The University of Technology Sydney (UTS) has joined the list of Australian universities caught up in massive underpayment scandals.
UTS will back-pay staff more than $4.4 million, plus superannuation and interest.
In one case, UTS said an individual staffer was underpaid $209,000.
Thousands of casual staff owed wages
After an internal review found casual employees had been underpaid since 2014, UTS has agreed to compensate 2,777 current and former casual professional employees and has entered into an enforceable undertaking (EU) with the Fair Work Ombudsman.
The underpayments occurred because UTS failed to review and update its employment contracts and payroll systems to reflect an increase in the minimum engagement pay for casual professional employees.

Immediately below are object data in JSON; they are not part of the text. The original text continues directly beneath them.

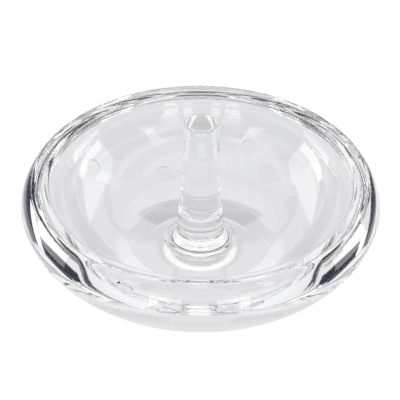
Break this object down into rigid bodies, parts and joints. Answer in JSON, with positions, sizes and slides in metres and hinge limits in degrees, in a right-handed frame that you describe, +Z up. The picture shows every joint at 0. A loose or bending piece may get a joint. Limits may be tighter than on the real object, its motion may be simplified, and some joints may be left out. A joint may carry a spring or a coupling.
{
  "type": "ring holder",
  "caption": "Clear glass ring holder: a thick round bowl with a heavy rounded rim and a slim tapered post on a flared foot rising from the middle of its floor.",
  "frame": {"origin": "middle of the underside, on the surface that the bowl stands on", "axes": "+Z up along the post, which is the axis that the bowl and the post are turned about"},
  "size_m": [0.11, 0.11, 0.051],
  "materials": {
    "clear_glass": "polished"
  },
  "bodies": {
    "root": {"bowl": "clear_glass", "ring_post": "clear_glass"}
  },
  "joints": []
}
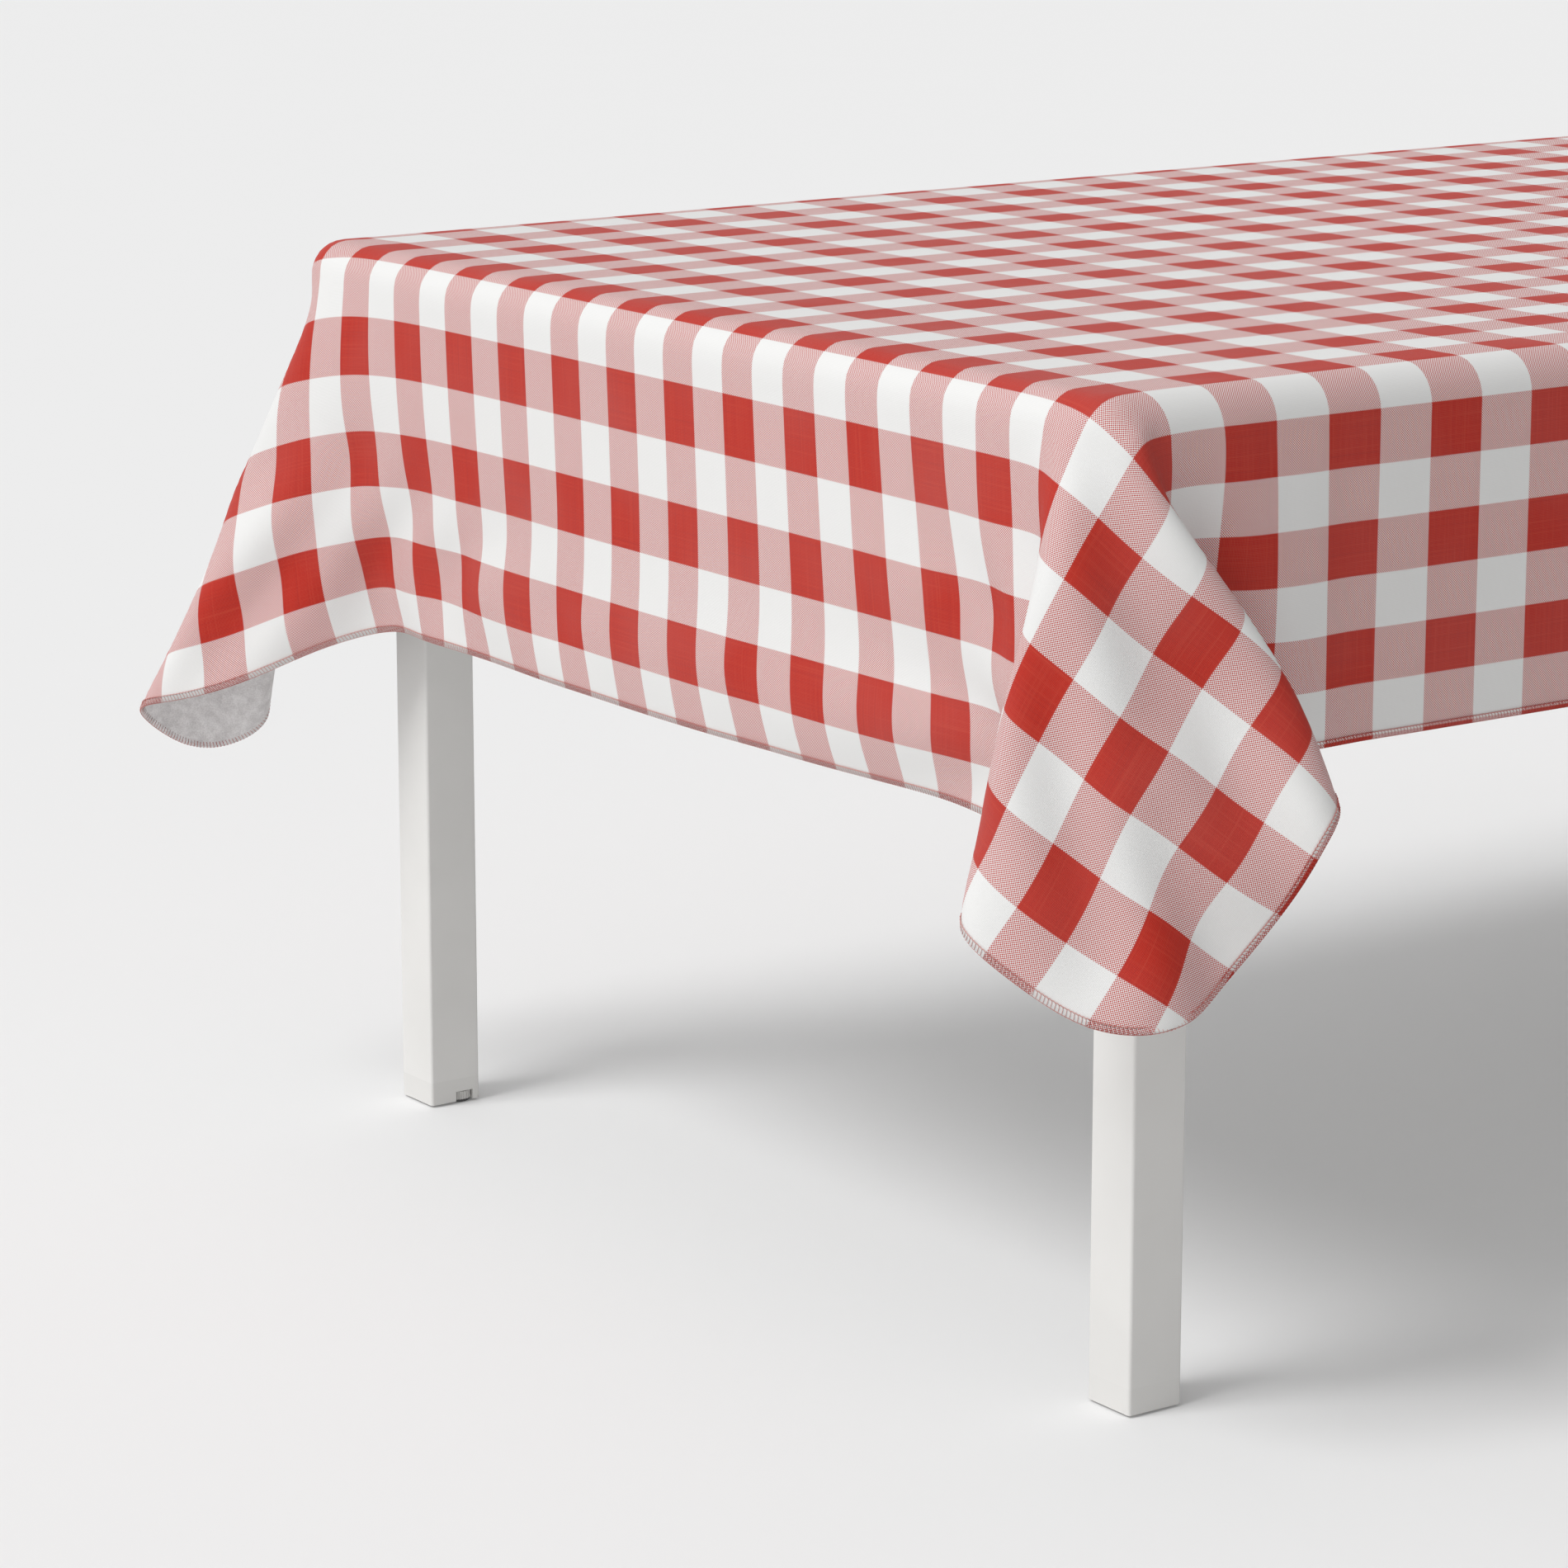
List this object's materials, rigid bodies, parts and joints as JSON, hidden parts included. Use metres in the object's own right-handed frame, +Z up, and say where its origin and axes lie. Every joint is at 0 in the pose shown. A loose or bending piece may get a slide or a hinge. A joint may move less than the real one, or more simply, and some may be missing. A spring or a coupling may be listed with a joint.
{
  "type": "dressed dining table",
  "caption": "Rectangular dining table on four square legs with levelling feet, dressed with a draped gingham tablecloth with rounded, stitched corners.",
  "frame": {"origin": "on the floor under the middle of the table", "axes": "+X along the table's long side, +Y across the table, +Z up"},
  "size_m": [1.8764, 1.3364, 0.745],
  "materials": {
    "tabletop_laminate": "satin white melamine",
    "particle_board": "raw chipboard",
    "powder_coat": "warm white satin powder coat",
    "bracket_steel": "satin",
    "cap_plastic": "fine matt grain",
    "insert_brass": "turned",
    "adjuster_plastic": "moulded",
    "glide_plastic": "moulded",
    "zinc_steel": "zinc plated",
    "printed_cloth": "woven red and white check with a soft satin coating",
    "felt": "pale grey needle felt",
    "hem_thread": "overlock stitching"
  },
  "bodies": {
    "table": {"tabletop_core": "particle_board", "top_laminate": "tabletop_laminate", "underside_laminate": "tabletop_laminate", "edge_band_front": "tabletop_laminate", "edge_band_back": "tabletop_laminate", "edge_band_left": "tabletop_laminate", "edge_band_right": "tabletop_laminate", "rail_front": "powder_coat", "rail_back": "powder_coat", "rail_left": "powder_coat", "rail_right": "powder_coat", "leg_tube_front_left": "powder_coat", "leg_tube_front_right": "powder_coat", "leg_tube_back_right": "powder_coat", "leg_tube_back_left": "powder_coat", "corner_bracket_front_left": "bracket_steel", "corner_bracket_front_right": "bracket_steel", "corner_bracket_back_right": "bracket_steel", "corner_bracket_back_left": "bracket_steel", "foot_cap_front_left": "cap_plastic", "foot_cap_front_right": "cap_plastic", "foot_cap_back_right": "cap_plastic", "foot_cap_back_left": "cap_plastic", "foot_insert_front_left": "insert_brass", "foot_insert_front_right": "insert_brass", "foot_insert_back_right": "insert_brass", "foot_insert_back_left": "insert_brass", "leg_bolts": "zinc_steel", "leg_nuts": "zinc_steel", "tabletop_screws": "zinc_steel"},
    "tablecloth": {"cloth_face": "printed_cloth", "felt_backing": "felt", "overlock_hem": "hem_thread"},
    "glide_front_left": {"foot_glide_front_left": "glide_plastic"},
    "adjuster_front_left": {"foot_adjuster_front_left": "adjuster_plastic"},
    "glide_front_right": {"foot_glide_front_right": "glide_plastic"},
    "adjuster_front_right": {"foot_adjuster_front_right": "adjuster_plastic"},
    "glide_back_right": {"foot_glide_back_right": "glide_plastic"},
    "adjuster_back_right": {"foot_adjuster_back_right": "adjuster_plastic"},
    "glide_back_left": {"foot_glide_back_left": "glide_plastic"},
    "adjuster_back_left": {"foot_adjuster_back_left": "adjuster_plastic"}
  },
  "joints": [
    {"name": "cloth_lift", "type": "slide", "parent": "table", "child": "tablecloth", "axis": [0, 0, 1], "range_m": [0, 0.44]},
    {"name": "level_front_left", "type": "slide", "parent": "table", "child": "glide_front_left", "axis": [0, 0, -1], "range_m": [0, 0.008]},
    {"name": "turn_front_left", "type": "hinge", "parent": "glide_front_left", "child": "adjuster_front_left", "pos_m": [-0.7071, -0.465, 0.006], "axis": [0, 0, 1], "range_deg": [0, 2160]},
    {"name": "level_front_right", "type": "slide", "parent": "table", "child": "glide_front_right", "axis": [0, 0, -1], "range_m": [0, 0.008]},
    {"name": "turn_front_right", "type": "hinge", "parent": "glide_front_right", "child": "adjuster_front_right", "pos_m": [0.7071, -0.465, 0.006], "axis": [0, 0, 1], "range_deg": [0, 2160]},
    {"name": "level_back_right", "type": "slide", "parent": "table", "child": "glide_back_right", "axis": [0, 0, -1], "range_m": [0, 0.008]},
    {"name": "turn_back_right", "type": "hinge", "parent": "glide_back_right", "child": "adjuster_back_right", "pos_m": [0.7071, 0.465, 0.006], "axis": [0, 0, 1], "range_deg": [0, 2160]},
    {"name": "level_back_left", "type": "slide", "parent": "table", "child": "glide_back_left", "axis": [0, 0, -1], "range_m": [0, 0.008]},
    {"name": "turn_back_left", "type": "hinge", "parent": "glide_back_left", "child": "adjuster_back_left", "pos_m": [-0.7071, 0.465, 0.006], "axis": [0, 0, 1], "range_deg": [0, 2160]}
  ],
  "couplings": [
    {"joint": "level_front_left", "follows": "turn_front_left", "m_per_rad": 0.00019894},
    {"joint": "level_front_right", "follows": "turn_front_right", "m_per_rad": 0.00019894},
    {"joint": "level_back_right", "follows": "turn_back_right", "m_per_rad": 0.00019894},
    {"joint": "level_back_left", "follows": "turn_back_left", "m_per_rad": 0.00019894}
  ]
}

Fair Work Ombudsman Sandra Parker said UTS demonstrated a strong commitment to rectifying all identified underpayments.
"Under the EU, UTS has committed to implement stringent measures across multiple years to rectify its non-compliance issues and ensure workers are paid correctly," Ms Parker said.
"The underpayments by the UTS are the latest warning to all universities, and employers generally, that if you don't prioritise workplace compliance and apply all entitlements, you risk underpaying staff on a large scale and facing enforcement action."
In a statement, UTS said they apologise unreservedly to the affected staff and had taken steps to make things right.
They said more than 80 per cent of the back-pay costs, over $4 million, have now been paid, with the remainder to be paid in coming months.

Industrial action taking place
It comes as university sector workers across Australia are taking part in industrial action against wage theft and casualisation.
In early May thousands of workers from Monash University, Melbourne University, Deakin and other campuses walked off the job in protest of working conditions and pay.
National Tertiary Education Union President Dr Alison Barnes said underpayments at UTS were preventable.
"This $4.4 million case of wage theft should never have happened. But shocking as it is, at least seven Australian universities have committed more serious acts of theft against their own employees," she said.
"The best protection against wage theft is to end the rampant job insecurity that plagues our universities."
IN OTHER NEWS:
Universities across the nation have been required to pay back more than $80 million in wages owed to mostly casual workers, according to a wage theft report released by the NTEU in February.
According to the report, Melbourne University had the most underpayment incidents and has back-paid staff almost $32 million.